* [GOAL]: Starting at the line that contains "Give this object's", copy each line through the end of the listing below. Include both ends and output nothing more.

* [PROVIDED RECORDS]:
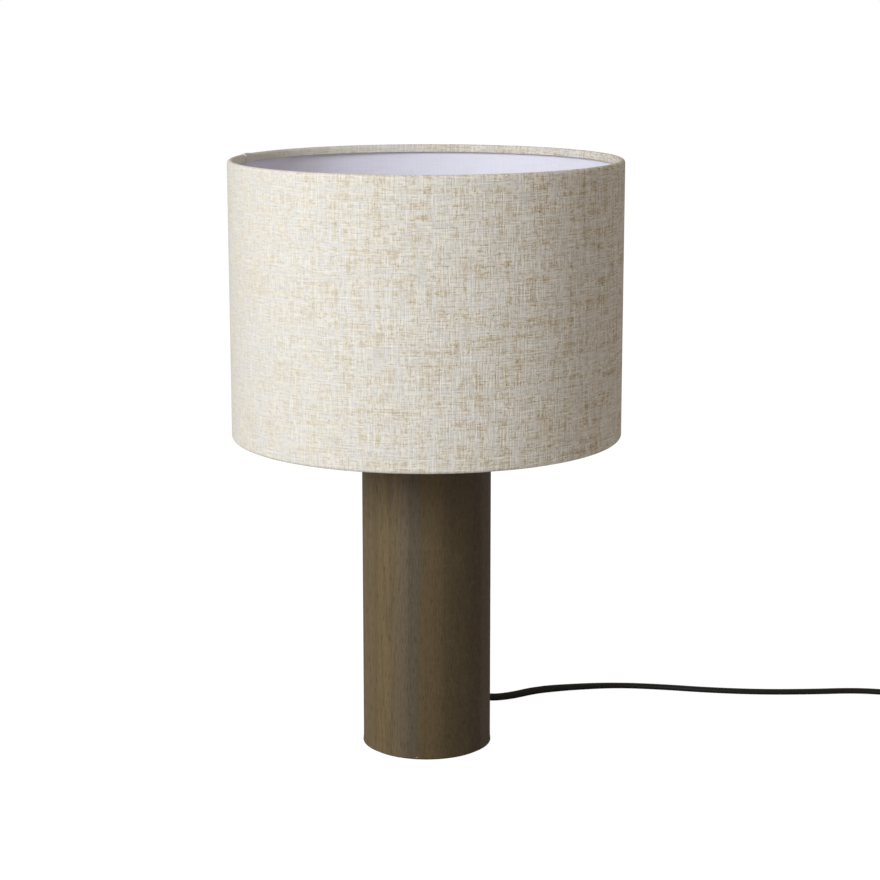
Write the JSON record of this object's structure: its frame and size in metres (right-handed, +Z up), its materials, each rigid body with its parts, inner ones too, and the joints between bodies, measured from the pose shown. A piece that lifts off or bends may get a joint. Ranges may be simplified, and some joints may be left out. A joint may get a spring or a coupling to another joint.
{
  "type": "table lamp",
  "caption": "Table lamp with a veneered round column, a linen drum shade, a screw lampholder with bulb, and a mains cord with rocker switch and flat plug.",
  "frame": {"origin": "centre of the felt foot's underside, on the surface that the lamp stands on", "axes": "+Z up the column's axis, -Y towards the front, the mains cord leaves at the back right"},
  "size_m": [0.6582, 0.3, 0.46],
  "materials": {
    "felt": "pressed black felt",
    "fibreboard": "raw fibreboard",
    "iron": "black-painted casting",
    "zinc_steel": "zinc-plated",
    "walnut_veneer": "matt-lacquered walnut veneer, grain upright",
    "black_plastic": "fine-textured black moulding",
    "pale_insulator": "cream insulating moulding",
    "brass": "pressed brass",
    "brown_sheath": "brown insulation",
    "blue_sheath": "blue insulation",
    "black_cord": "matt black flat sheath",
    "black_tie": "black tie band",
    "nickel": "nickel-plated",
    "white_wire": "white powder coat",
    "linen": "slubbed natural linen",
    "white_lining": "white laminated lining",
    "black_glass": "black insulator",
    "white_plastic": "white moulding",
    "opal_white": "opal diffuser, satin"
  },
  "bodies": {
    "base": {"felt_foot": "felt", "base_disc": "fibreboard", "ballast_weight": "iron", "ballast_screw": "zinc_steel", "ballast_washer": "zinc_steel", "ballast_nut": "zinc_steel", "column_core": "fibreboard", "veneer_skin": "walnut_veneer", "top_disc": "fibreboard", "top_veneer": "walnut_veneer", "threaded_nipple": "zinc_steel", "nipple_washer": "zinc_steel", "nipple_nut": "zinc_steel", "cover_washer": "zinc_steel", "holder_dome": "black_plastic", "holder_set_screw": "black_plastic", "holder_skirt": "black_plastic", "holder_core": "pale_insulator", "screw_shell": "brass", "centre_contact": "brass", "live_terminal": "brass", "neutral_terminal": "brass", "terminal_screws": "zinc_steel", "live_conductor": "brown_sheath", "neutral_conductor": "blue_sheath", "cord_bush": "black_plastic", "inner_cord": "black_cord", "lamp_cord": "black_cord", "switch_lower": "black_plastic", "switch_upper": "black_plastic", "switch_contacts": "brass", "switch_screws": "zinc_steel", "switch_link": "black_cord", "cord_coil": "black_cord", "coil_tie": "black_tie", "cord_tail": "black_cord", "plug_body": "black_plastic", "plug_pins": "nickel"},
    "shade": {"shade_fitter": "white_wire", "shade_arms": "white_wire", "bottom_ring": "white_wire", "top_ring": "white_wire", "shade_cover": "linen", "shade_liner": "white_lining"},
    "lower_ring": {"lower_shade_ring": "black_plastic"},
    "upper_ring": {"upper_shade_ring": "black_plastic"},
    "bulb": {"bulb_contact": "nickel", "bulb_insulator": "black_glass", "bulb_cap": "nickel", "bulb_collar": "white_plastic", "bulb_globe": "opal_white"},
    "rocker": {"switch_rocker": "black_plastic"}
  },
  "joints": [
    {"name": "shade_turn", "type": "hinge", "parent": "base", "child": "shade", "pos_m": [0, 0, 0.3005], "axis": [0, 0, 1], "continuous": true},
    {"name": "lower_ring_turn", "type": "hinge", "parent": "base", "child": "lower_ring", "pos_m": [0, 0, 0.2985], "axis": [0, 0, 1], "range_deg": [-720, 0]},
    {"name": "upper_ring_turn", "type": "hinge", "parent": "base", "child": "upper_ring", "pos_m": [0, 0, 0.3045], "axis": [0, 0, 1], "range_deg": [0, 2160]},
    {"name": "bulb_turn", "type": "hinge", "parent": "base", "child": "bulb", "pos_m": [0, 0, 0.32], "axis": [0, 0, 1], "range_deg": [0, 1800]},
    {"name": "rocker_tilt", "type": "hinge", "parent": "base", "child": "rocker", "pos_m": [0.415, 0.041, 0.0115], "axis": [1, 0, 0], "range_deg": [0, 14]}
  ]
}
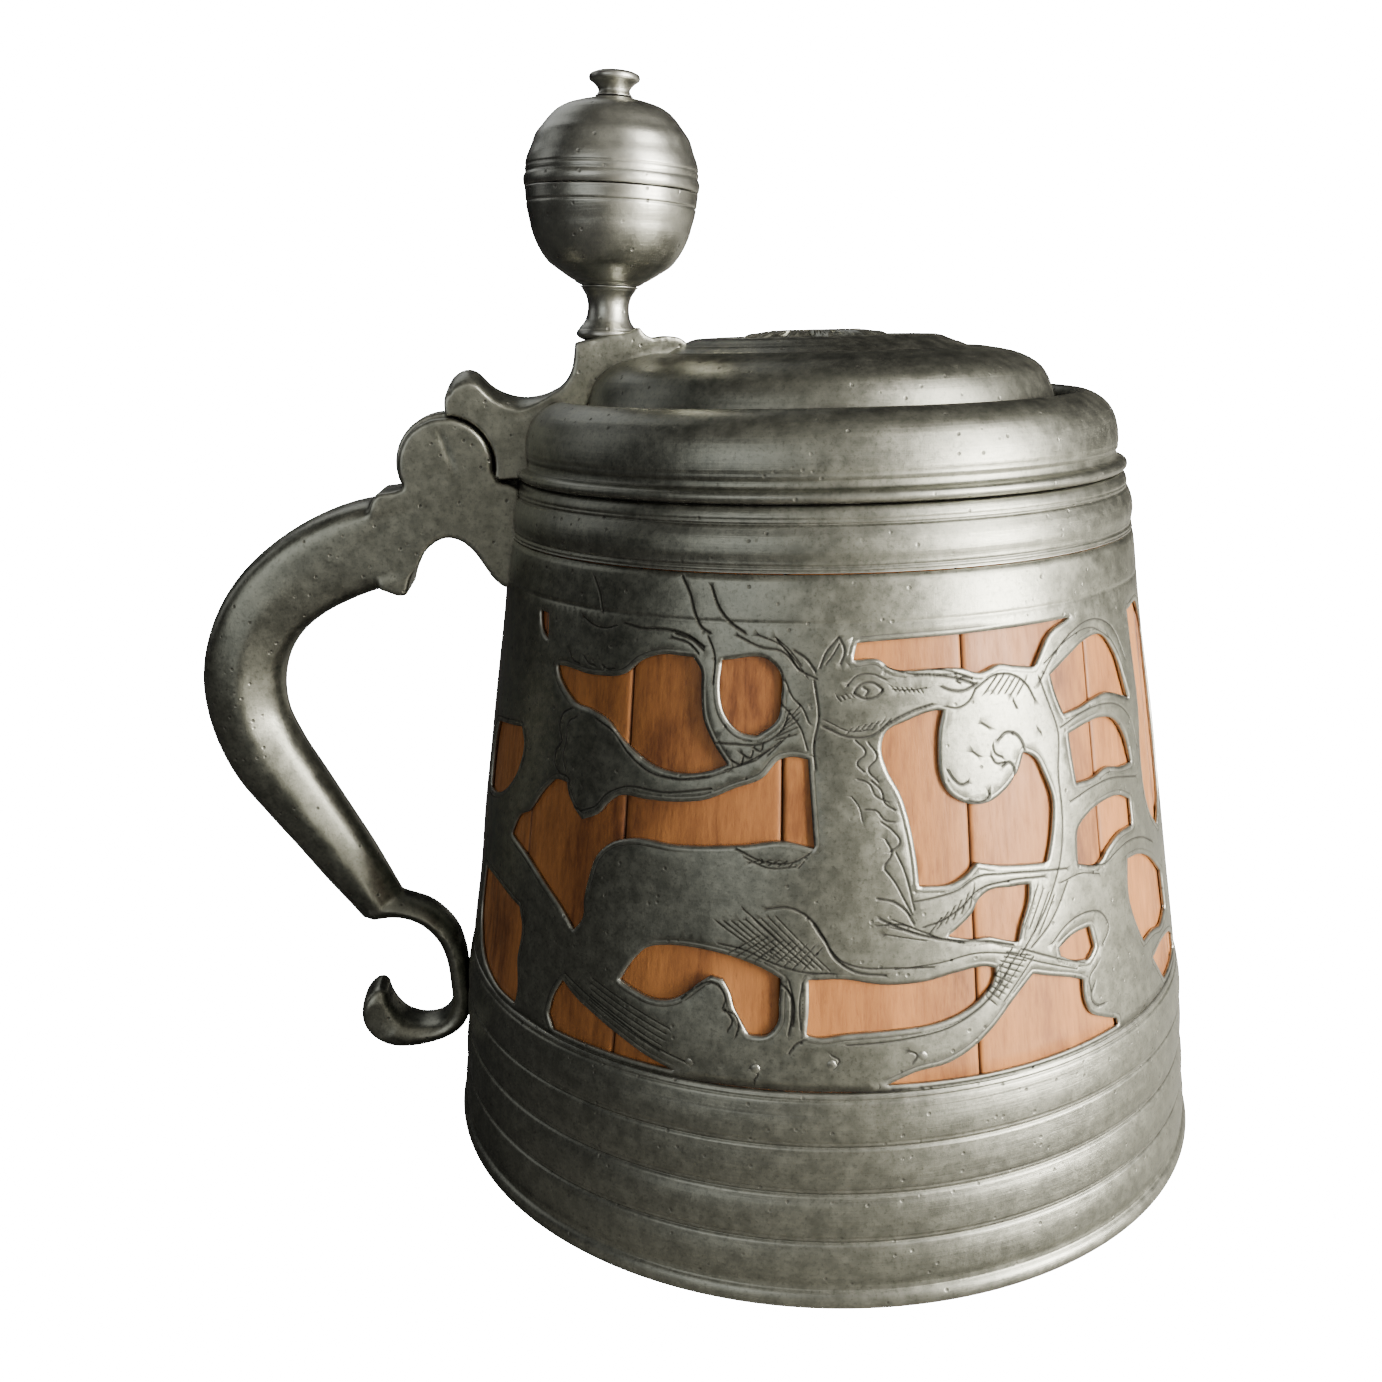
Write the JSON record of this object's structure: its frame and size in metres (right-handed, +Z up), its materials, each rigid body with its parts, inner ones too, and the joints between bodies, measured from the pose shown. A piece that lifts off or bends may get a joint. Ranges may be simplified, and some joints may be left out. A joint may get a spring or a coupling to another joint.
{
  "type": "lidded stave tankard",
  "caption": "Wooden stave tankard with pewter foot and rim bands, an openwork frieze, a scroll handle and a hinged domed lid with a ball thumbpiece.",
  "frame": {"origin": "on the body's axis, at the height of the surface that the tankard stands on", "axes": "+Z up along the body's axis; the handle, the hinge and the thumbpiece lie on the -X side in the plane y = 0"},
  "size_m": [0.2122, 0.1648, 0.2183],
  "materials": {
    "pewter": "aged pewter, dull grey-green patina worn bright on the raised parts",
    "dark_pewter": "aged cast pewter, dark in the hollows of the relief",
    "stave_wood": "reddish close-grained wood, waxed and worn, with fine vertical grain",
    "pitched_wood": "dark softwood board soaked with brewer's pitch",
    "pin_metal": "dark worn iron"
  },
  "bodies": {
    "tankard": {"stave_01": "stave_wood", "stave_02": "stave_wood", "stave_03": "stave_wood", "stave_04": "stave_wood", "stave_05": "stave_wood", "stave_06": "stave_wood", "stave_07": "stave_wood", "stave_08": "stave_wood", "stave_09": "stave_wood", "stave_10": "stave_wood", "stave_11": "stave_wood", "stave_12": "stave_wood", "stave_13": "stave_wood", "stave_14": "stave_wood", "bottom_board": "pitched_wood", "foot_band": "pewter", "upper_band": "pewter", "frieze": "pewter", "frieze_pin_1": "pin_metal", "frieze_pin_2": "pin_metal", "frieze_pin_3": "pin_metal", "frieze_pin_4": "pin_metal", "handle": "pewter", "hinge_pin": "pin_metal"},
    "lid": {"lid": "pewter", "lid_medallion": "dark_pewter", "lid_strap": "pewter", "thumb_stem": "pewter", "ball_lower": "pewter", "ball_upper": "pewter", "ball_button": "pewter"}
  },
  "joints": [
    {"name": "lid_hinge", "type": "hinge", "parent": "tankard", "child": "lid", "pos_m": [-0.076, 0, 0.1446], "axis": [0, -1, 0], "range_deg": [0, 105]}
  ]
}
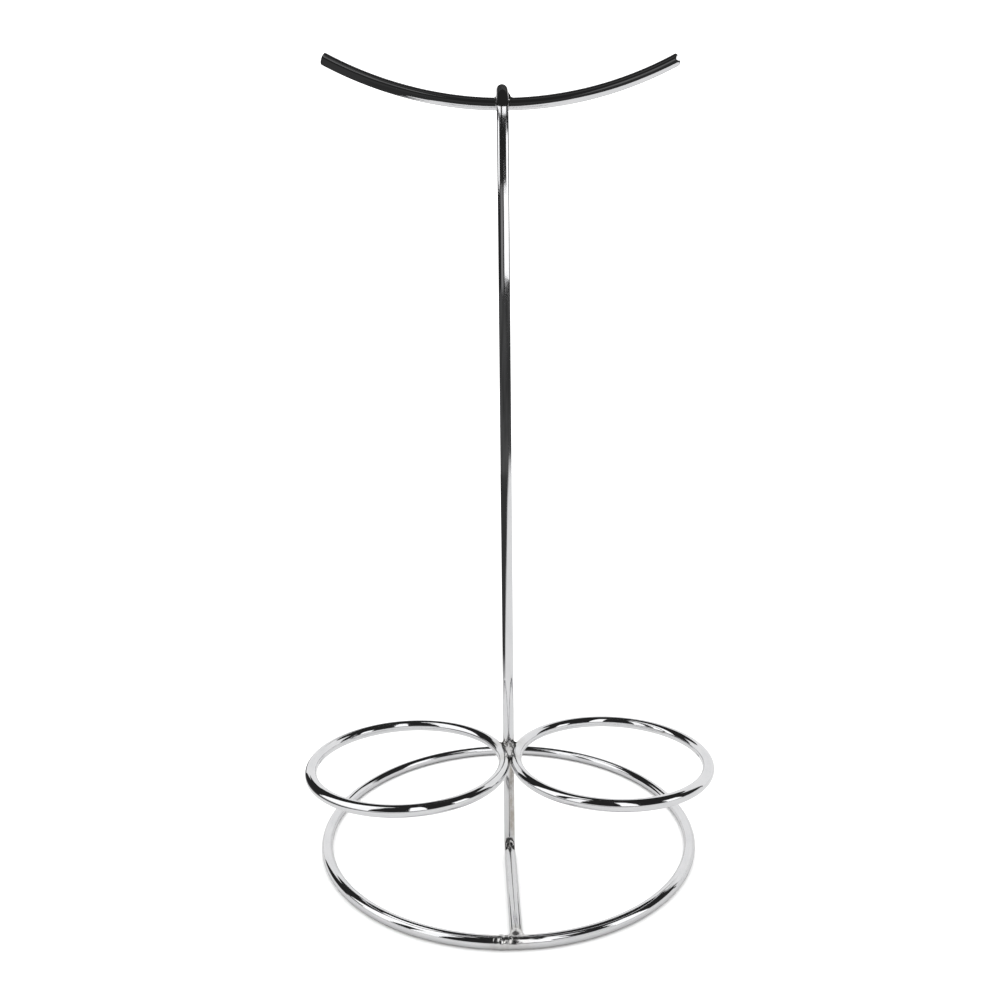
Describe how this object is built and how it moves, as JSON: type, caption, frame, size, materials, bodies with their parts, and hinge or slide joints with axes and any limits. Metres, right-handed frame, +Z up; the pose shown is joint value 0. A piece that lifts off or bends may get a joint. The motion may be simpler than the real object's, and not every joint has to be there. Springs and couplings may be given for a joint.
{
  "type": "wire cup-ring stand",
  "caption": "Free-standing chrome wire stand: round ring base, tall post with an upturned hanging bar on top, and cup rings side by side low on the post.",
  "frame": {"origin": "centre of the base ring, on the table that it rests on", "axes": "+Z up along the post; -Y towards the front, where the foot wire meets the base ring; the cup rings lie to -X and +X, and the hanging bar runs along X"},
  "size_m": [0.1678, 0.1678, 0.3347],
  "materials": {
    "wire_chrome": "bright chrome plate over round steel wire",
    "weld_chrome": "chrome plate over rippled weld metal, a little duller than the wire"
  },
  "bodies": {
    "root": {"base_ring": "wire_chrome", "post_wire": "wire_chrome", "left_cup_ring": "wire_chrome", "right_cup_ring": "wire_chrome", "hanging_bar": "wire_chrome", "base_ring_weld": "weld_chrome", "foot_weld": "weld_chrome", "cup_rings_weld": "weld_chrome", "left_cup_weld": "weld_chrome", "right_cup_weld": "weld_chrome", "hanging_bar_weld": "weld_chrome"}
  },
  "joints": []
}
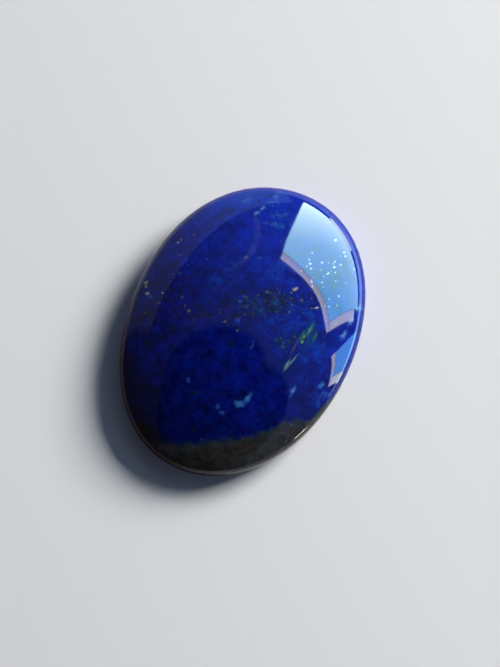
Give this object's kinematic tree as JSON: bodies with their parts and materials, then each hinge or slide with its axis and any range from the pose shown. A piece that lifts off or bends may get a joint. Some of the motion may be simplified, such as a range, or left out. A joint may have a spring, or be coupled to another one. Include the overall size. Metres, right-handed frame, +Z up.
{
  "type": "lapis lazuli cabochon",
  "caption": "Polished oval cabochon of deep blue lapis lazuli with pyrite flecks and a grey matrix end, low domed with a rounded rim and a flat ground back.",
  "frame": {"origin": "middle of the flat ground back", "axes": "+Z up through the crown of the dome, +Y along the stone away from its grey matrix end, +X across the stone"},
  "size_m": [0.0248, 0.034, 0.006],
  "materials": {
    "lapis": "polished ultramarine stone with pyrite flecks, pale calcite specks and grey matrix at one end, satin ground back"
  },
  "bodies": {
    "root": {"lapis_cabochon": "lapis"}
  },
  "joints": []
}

* [THE OUTPUT]:
Give this object's kinematic tree as JSON: bodies with their parts and materials, then each hinge or slide with its axis and any range from the pose shown. A piece that lifts off or bends may get a joint. Some of the motion may be simplified, such as a range, or left out. A joint may have a spring, or be coupled to another one. Include the overall size. Metres, right-handed frame, +Z up.
{
  "type": "lapis lazuli cabochon",
  "caption": "Polished oval cabochon of deep blue lapis lazuli with pyrite flecks and a grey matrix end, low domed with a rounded rim and a flat ground back.",
  "frame": {"origin": "middle of the flat ground back", "axes": "+Z up through the crown of the dome, +Y along the stone away from its grey matrix end, +X across the stone"},
  "size_m": [0.0248, 0.034, 0.006],
  "materials": {
    "lapis": "polished ultramarine stone with pyrite flecks, pale calcite specks and grey matrix at one end, satin ground back"
  },
  "bodies": {
    "root": {"lapis_cabochon": "lapis"}
  },
  "joints": []
}